-- GIVEN INSTRUCTION --
Print the data exactly as it is given, please.
-- Start of SUPPLIED MATERIAL --
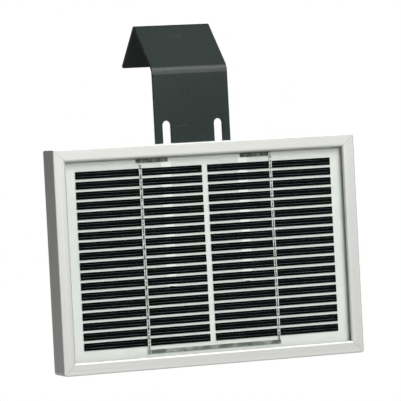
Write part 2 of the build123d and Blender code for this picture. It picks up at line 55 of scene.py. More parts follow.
# ---- node helpers ----
class Shader:
    """A material and short ways to add its nodes."""

    def __init__(self, name):
        self.mat = bpy.data.materials.new(name)
        self.mat.use_nodes = True
        self.tree = self.mat.node_tree
        self.tree.nodes.clear()
        self.out = self.tree.nodes.new("ShaderNodeOutputMaterial")
        self.place = self.tree.nodes.new("ShaderNodeTexCoord").outputs["Object"]

    def node(self, kind, **inputs):
        n = self.tree.nodes.new(kind)
        for key, value in inputs.items():
            self.put(n.inputs[key.replace("_", " ")], value)
        return n

    def put(self, socket, value):
        if isinstance(value, bpy.types.NodeSocket):
            self.tree.links.new(value, socket)
        else:
            socket.default_value = value

    def stretched(self, sx, sy, sz):
        n = self.node("ShaderNodeMapping", Vector=self.place)
        n.inputs["Scale"].default_value = (sx, sy, sz)
        return n.outputs[0]

    def noise(self, scale, detail=3.0, rough=0.5, at=None, distortion=0.0):
        n = self.node("ShaderNodeTexNoise", Vector=at or self.place, Scale=scale, Detail=detail,
                      Roughness=rough, Distortion=distortion)
        return n.outputs["Fac"]

    def math(self, op, a, b):
        n = self.tree.nodes.new("ShaderNodeMath")
        n.operation = op
        self.put(n.inputs[0], a)
        self.put(n.inputs[1], b)
        return n.outputs[0]

    def span(self, value, low, high, to_low=0.0, to_high=1.0):
        n = self.node("ShaderNodeMapRange", Value=value)
        n.inputs["From Min"].default_value = low
        n.inputs["From Max"].default_value = high
        n.inputs["To Min"].default_value = to_low
        n.inputs["To Max"].default_value = to_high
        return n.outputs[0]

    def mix(self, fac, a, b):
        n = self.tree.nodes.new("ShaderNodeMix")
        n.data_type = "RGBA"
        self.put(n.inputs[0], fac)
        for socket, value in ((n.inputs[6], a), (n.inputs[7], b)):
            self.put(socket, value if isinstance(value, bpy.types.NodeSocket) else (*value, 1.0))
        return n.outputs[2]

    def bump(self, height, distance, strength=1.0, below=None):
        n = self.node("ShaderNodeBump", Height=height, Distance=distance, Strength=strength)
        if below is not None:
            self.put(n.inputs["Normal"], below)
        return n.outputs[0]

    def surface(self, color, roughness, metallic=0.0, normal=None, **more):
        n = self.tree.nodes.new("ShaderNodeBsdfPrincipled")
        linked = isinstance(color, bpy.types.NodeSocket)
        self.put(n.inputs["Base Color"], color if linked else (*color, 1.0))
        self.put(n.inputs["Roughness"], roughness)
        self.put(n.inputs["Metallic"], metallic)
        if normal is not None:
            self.put(n.inputs["Normal"], normal)
        for key, value in more.items():
            self.put(n.inputs[key.replace("_", " ")], value)
        self.tree.links.new(n.outputs[0], self.out.inputs["Surface"])
        return self.mat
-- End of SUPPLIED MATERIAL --
-- EXPECTED ANSWER --
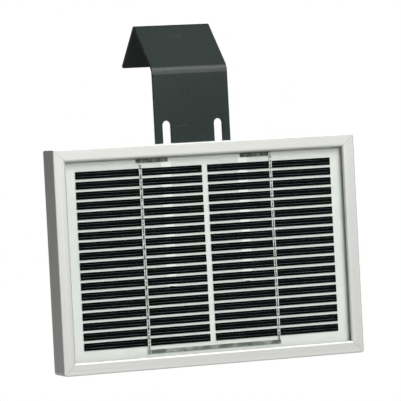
Write part 2 of the build123d and Blender code for this picture. It picks up at line 55 of scene.py. More parts follow.
# ---- node helpers ----
class Shader:
    """A material and short ways to add its nodes."""

    def __init__(self, name):
        self.mat = bpy.data.materials.new(name)
        self.mat.use_nodes = True
        self.tree = self.mat.node_tree
        self.tree.nodes.clear()
        self.out = self.tree.nodes.new("ShaderNodeOutputMaterial")
        self.place = self.tree.nodes.new("ShaderNodeTexCoord").outputs["Object"]

    def node(self, kind, **inputs):
        n = self.tree.nodes.new(kind)
        for key, value in inputs.items():
            self.put(n.inputs[key.replace("_", " ")], value)
        return n

    def put(self, socket, value):
        if isinstance(value, bpy.types.NodeSocket):
            self.tree.links.new(value, socket)
        else:
            socket.default_value = value

    def stretched(self, sx, sy, sz):
        n = self.node("ShaderNodeMapping", Vector=self.place)
        n.inputs["Scale"].default_value = (sx, sy, sz)
        return n.outputs[0]

    def noise(self, scale, detail=3.0, rough=0.5, at=None, distortion=0.0):
        n = self.node("ShaderNodeTexNoise", Vector=at or self.place, Scale=scale, Detail=detail,
                      Roughness=rough, Distortion=distortion)
        return n.outputs["Fac"]

    def math(self, op, a, b):
        n = self.tree.nodes.new("ShaderNodeMath")
        n.operation = op
        self.put(n.inputs[0], a)
        self.put(n.inputs[1], b)
        return n.outputs[0]

    def span(self, value, low, high, to_low=0.0, to_high=1.0):
        n = self.node("ShaderNodeMapRange", Value=value)
        n.inputs["From Min"].default_value = low
        n.inputs["From Max"].default_value = high
        n.inputs["To Min"].default_value = to_low
        n.inputs["To Max"].default_value = to_high
        return n.outputs[0]

    def mix(self, fac, a, b):
        n = self.tree.nodes.new("ShaderNodeMix")
        n.data_type = "RGBA"
        self.put(n.inputs[0], fac)
        for socket, value in ((n.inputs[6], a), (n.inputs[7], b)):
            self.put(socket, value if isinstance(value, bpy.types.NodeSocket) else (*value, 1.0))
        return n.outputs[2]

    def bump(self, height, distance, strength=1.0, below=None):
        n = self.node("ShaderNodeBump", Height=height, Distance=distance, Strength=strength)
        if below is not None:
            self.put(n.inputs["Normal"], below)
        return n.outputs[0]

    def surface(self, color, roughness, metallic=0.0, normal=None, **more):
        n = self.tree.nodes.new("ShaderNodeBsdfPrincipled")
        linked = isinstance(color, bpy.types.NodeSocket)
        self.put(n.inputs["Base Color"], color if linked else (*color, 1.0))
        self.put(n.inputs["Roughness"], roughness)
        self.put(n.inputs["Metallic"], metallic)
        if normal is not None:
            self.put(n.inputs["Normal"], normal)
        for key, value in more.items():
            self.put(n.inputs[key.replace("_", " ")], value)
        self.tree.links.new(n.outputs[0], self.out.inputs["Surface"])
        return self.mat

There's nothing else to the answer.